New investor at Boten and new casino in Cambodia

March 22, 2012

Martin Saxer alerted me to a number of news reports, including this one in the Bangkok Post, on a Lao government announcement that the Golden Boten casino has been close by the government following reports of criminal activity, and the new investor will develop tourism in the area. This seems like claiming credit for that the earlier closure of the Boten casino last year under Chinese government pressure. But it might also be a confirmation that the Special Economic Zone will continue operating. The question is how the new government of the zone, formerly delegated by the earlier investor, will be constituted. The same news items also say that the other big casino, in the Golden Triangle Special Economic Zone, won’t be affected.

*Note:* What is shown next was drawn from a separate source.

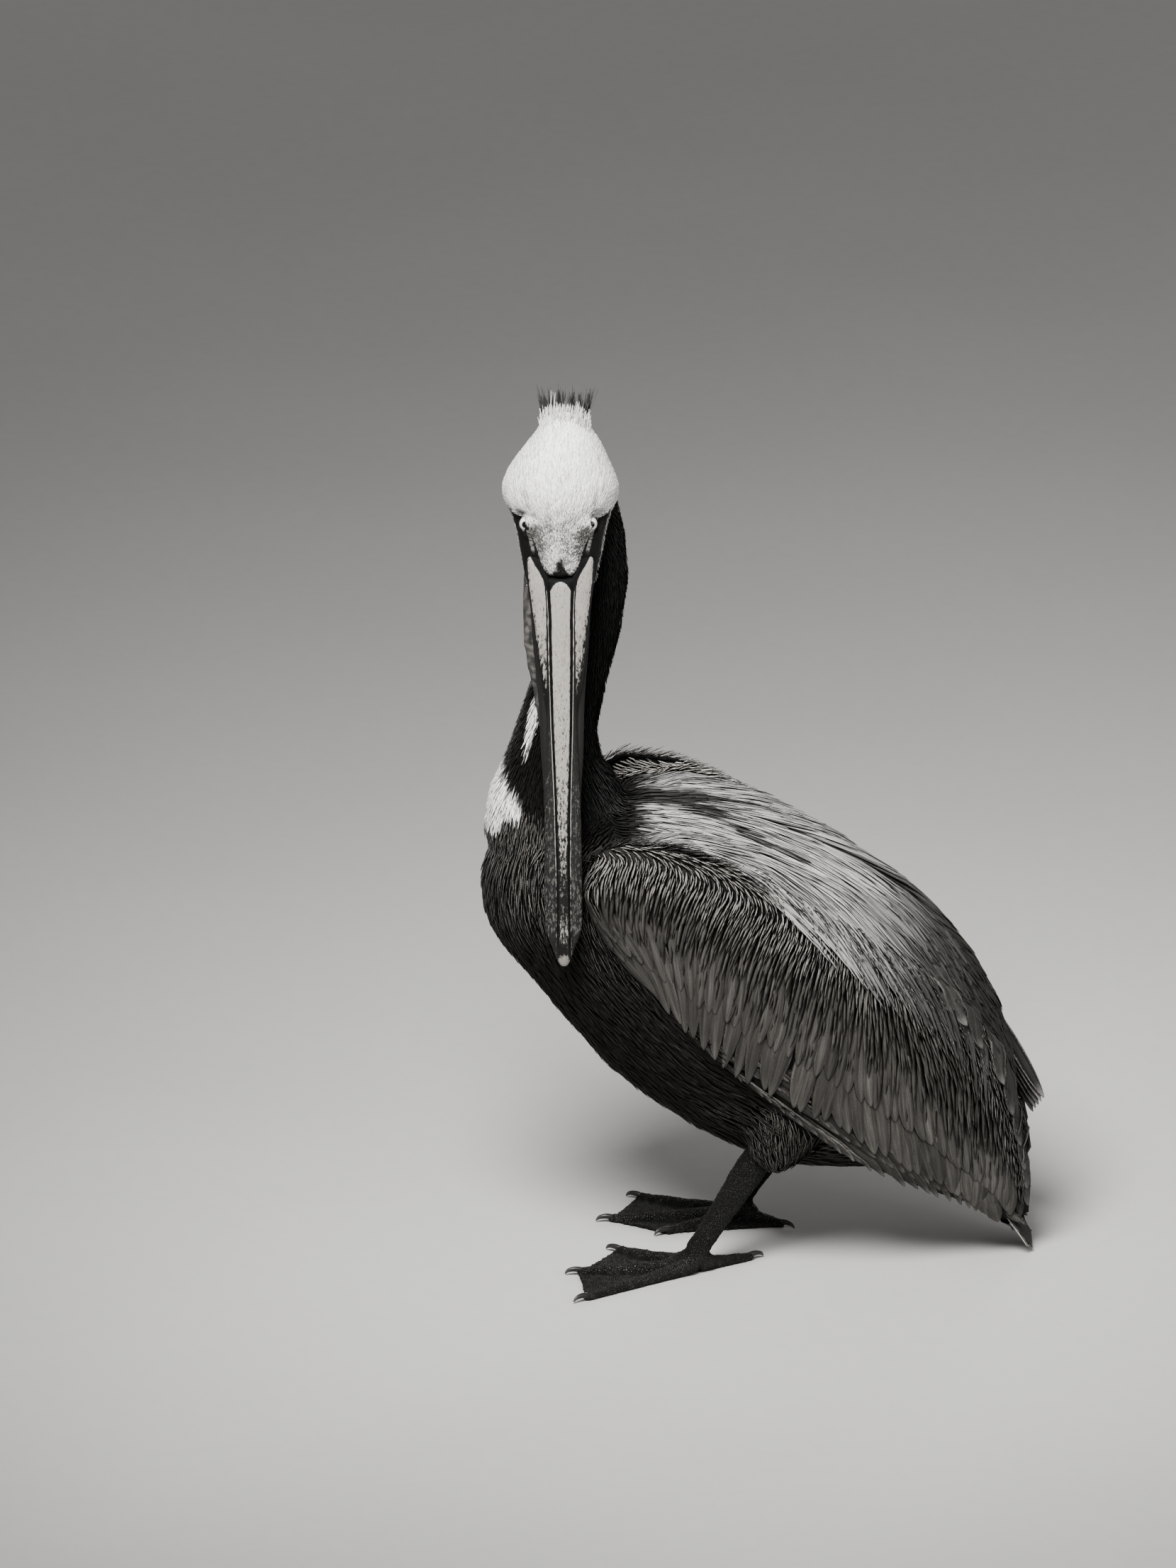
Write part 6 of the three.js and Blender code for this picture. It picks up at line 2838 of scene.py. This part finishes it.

Meanwhile, a Forbes journalist writes that “the Cambodian government sold off more than 130 square miles of a national park to a Chinese developer, Tianjin Union Development Group,” which is “planning a city-sized $3.8 billion complex with a casino, a dock for cruise ships, and an international airport.” Sounds exactly like the Golden Triangle. This is, on paper, the largest foreign investment in Cambodia to date. It was approved by the Cambodian government back in 2008, and concerns a beach in Kirisakor and Botomsakor districts, Koh Kong Province.